El öperken rüku edilir, boyun eğrilir, sonra doğrulur insan. Dolayısıyle bu gibi fiiller insan fıtratına uygun davranış şekilleri değildir. Her insan kutsaldır. Her insan güzeldir. Her insan mükemmeldir. İyi ve istenen biri olmak için illa ki ve mutlaka birinden icazet almak gerekli değildir. Bir hareket, her ne kadar saygı gibi gösterilse de birini yüceltiyor ve diğerini ondan aşağı bir mertebeye düşürüyorsa, bu bir saygı değildir, düpedüz aşağılama girişimidir.

Hitap şekillerimiz bile sorunludur bizim milletin. Bazılarının güzel olması yanında, birçoğu bireyleri zoraki bir davranışa sevk etmektedir. Kendinden yaş itibariyle büyük birine ağabey, abi, abla diye hitap etmek çok anlamlı olmasa gerektir. Zorlama ilişki ve zorlama muameleler, kişileri kendi olmaktan uzaklaştırmakta ve iki yüzlü bir tutuma sevk etmektedir.
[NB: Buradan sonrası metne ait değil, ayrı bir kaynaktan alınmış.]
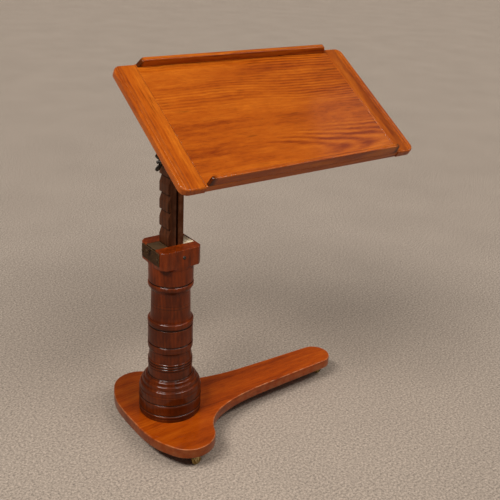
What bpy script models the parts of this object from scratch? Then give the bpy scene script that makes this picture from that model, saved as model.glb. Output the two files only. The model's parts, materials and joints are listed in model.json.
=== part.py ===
# Adjustable reading stand. A tilting board sits on a square mast with ratchet teeth.
# The mast slides in a turned, hollow column on a T shaped plank with three castors.
# Metres throughout, +Z up. The origin is on the floor under the middle of the stand,
# +X points along the arm of the plank and -Y faces the reader.

import math

import bmesh
import bpy

# Fits shared by every piece
GAP = 0.0003                    # left between two pieces that touch
SLIDE_GAP = 0.0004              # left round a piece that slides or turns
CUT_OVERRUN = 0.003             # how far a cutter runs past the face it opens
DOME_SHOULDER_SHARE = 0.87      # radius half way up a domed head, as a share of its radius
SHARP_ANGLE = math.radians(35)

# Castors, all three alike
WHEEL_RADIUS = 0.0125
WHEEL_WIDTH = 0.009
WHEEL_EDGE_ROUND = 0.0015
CASTOR_TRAIL = 0.009            # wheel centre behind the swivel axis
CASTOR_AXLE_RADIUS = 0.002
CASTOR_AXLE_HEAD_RADIUS = 0.0032
CASTOR_AXLE_HEAD_HEIGHT = 0.001
FORK_ARM_THICKNESS = 0.002
FORK_ARM_HALF_WIDTH = 0.0045
FORK_WEB_THICKNESS = 0.003
FORK_WEB_CLEARANCE = 0.0018     # above the wheel
FORK_BOSS_RADIUS = 0.0075
FORK_BOSS_HEIGHT = 0.0105
PINTLE_RADIUS = 0.0035
PINTLE_RIVET_RADIUS = 0.005
PINTLE_RIVET_HEIGHT = 0.001
CASTOR_PLATE_RADIUS = 0.017
CASTOR_PLATE_THICKNESS = 0.0025
CASTOR_SCREW_CIRCLE = 0.0125
CASTOR_SCREW_RADIUS = 0.0013
CASTOR_SCREW_LENGTH = 0.013
CASTOR_SCREW_HEAD_RADIUS = 0.0024
CASTOR_SCREW_HEAD_HEIGHT = 0.0012
CASTOR_SCREWS = 2

# Plank: cross foot, cove and arm in one outline, symmetric about the X axis
PLANK_THICKNESS = 0.026
PLANK_TOP_ROUND = 0.004
HEEL_REACH = 0.1145             # column axis to the heel
FOOT_SPREAD = 0.194             # column axis to the outside of each foot
FOOT_RADIUS = 0.069
FOOT_SETBACK = 0.021            # foot centres behind the column axis
FOOT_START_ANGLE = math.radians(150)
FOOT_END_ANGLE = math.radians(20)
HEEL_HANDLE = 0.080
FOOT_HANDLE = 0.060
COVE_FOOT_HANDLE = 0.070
COVE_ARM_HANDLE = 0.150
ARM_ROOT_REACH = 0.290          # where the cove runs into the arm
ARM_ROOT_HALF_WIDTH = 0.0505
ARM_REACH = 0.494               # column axis to the centre of the round end
ARM_END_RADIUS = 0.044
FOOT_CASTOR_SETBACK = 0.030
FOOT_CASTOR_INSET = 0.030       # in from the outside of the foot
ARM_CASTOR_INSET = 0.035        # in from the tip of the arm

# Column: a turned drum, a turned shaft and a square head, each with a spigot into the next
COLUMN_HEIGHT = 0.465
COLUMN_FOOT_RADIUS = 0.080
SPIGOT_RADIUS = 0.045           # under the drum and under the shaft
HEAD_SPIGOT_RADIUS = 0.042      # from the shaft up into the head
SPIGOT_DEPTH = 0.015
COLUMN_BORE_RADIUS = 0.0315
HEAD_HALF_WIDTH = 0.055
HEAD_HEIGHT = 0.046
HEAD_CORNER_CHAMFER = 0.011
HEAD_UNDERCUT = 0.007           # height of the slope under the corners
HEAD_TOP_CHAMFER = 0.001
MORTISE_DEPTH = 0.080           # square guide for the mast, from the top down
FACE_STEPS = 8
CHAMFER_STEPS = 2
COLUMN_SCREW_CIRCLE = 0.060
COLUMN_SCREW_RADIUS = 0.0028
COLUMN_SCREW_LENGTH = 0.055
COLUMN_SCREW_HEAD_RADIUS = 0.0055
COLUMN_SCREW_HEAD_HEIGHT = 0.003
COLUMN_SCREWS = 4
# Each row: height as a share of the column, radius as a share of the foot's radius,
# and how far the stretch up to it bulges (or is hollowed) as a share of that radius.
DRUM_PROFILE_SHARES = (
    (0.000, 0.985, 0.0), (0.009, 1.000, 0.004), (0.080, 1.000, 0.0), (0.085, 0.986, 0.0),
    (0.150, 0.990, 0.003), (0.163, 0.962, 0.006), (0.186, 0.920, 0.016), (0.190, 0.902, 0.0),
    (0.207, 0.850, 0.018), (0.212, 0.828, 0.0), (0.232, 0.722, 0.024), (0.239, 0.703, 0.0),
)
SHAFT_PROFILE_SHARES = (
    (0.239, 0.703, 0.0), (0.288, 0.708, 0.0), (0.291, 0.696, 0.0), (0.294, 0.708, 0.0), (0.304, 0.704, 0.0),
    (0.307, 0.692, 0.0), (0.310, 0.702, 0.0), (0.357, 0.672, 0.0), (0.370, 0.658, 0.0),
    (0.382, 0.664, 0.0), (0.396, 0.699, 0.008), (0.421, 0.707, 0.0), (0.516, 0.702, 0.0),
    (0.523, 0.680, 0.0), (0.530, 0.702, 0.0), (0.557, 0.706, 0.0), (0.576, 0.678, 0.010),
    (0.588, 0.630, 0.0), (0.606, 0.620, 0.0), (0.657, 0.612, 0.0), (0.660, 0.604, 0.0),
    (0.663, 0.612, 0.0), (0.727, 0.602, 0.0), (0.740, 0.612, 0.0), (0.756, 0.660, -0.008),
    (0.764, 0.668, 0.0), (0.780, 0.700, 0.010), (0.788, 0.690, 0.004),
)
PROFILE_ARC_STEPS = 2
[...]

Bizim kültürümüzde var diyerek çoğu şeyleri olumlu bir hale getirmek, bu karmaşık meseleyi çözmeyecektir. Kültür diye tanımlanan sözler ve fiiller, değiştirilemez damgası taşımamalıdır. Medeni dünya zaviyesinden, bu geri kalmışlığımızı, manasız “kültür bunalımına” bağlamak, işin içinden kolay sıyrılmak demektir. Yanlışı dışarıda değil, içimizde aramak en akli yoldur.

Eğer “kültür bunalımı” tabirini yanlış olarak kullanmaya devam edecek, yabancı sahillere taş fırlatacak ve hakiki reçeteyi doğru şekilde kullanmayacaksak suçu kendimizde aramalıyız. En güzel tavırları tabiatımızın bir parçası haline getirecek isek, o güzel tutumlar; çalışmak, dürüst olmak, asla yalan konuşmamak, çalmamak, her hakka riayet etmek, adaletli olmak, merhamet göstermek, empati hissiyle hareket etmek vesaire güzel ahlak ile donanmak olmalıdır.

 “Kültür değeri” ismini dilimize yerleştirmek için gayret göstereceksek, kültür değerleri işte bu güzel ahlaki seviyeleridir. Başka yerde âdet, gelenek, görenek olarak gördüğümüz her yanlışı doğru hanelere yazmak ve bunu da doğru kabul etmek, gelecek kuşaklara bırakılacak kötü bir miras olur. Böyle bir kötülük hareketini de yalnızca kötü ve bilinçsiz insanlar yapabilir.

Eğer ki bir el öpülecek ise, o el, sâdece ve sâdece bir ananın ve bir babanın eli olabilir, başka değil. El öpmek sonra da öpülen eli alnına değdirmek, insanı alçaltan adi ve bayağı bir harekettir. Bu gibi anlamsız hareketlerin tez zamanda toplum yaşamından dışlanması, en erken vakitte terk edilmesi elzem ve gereklidir.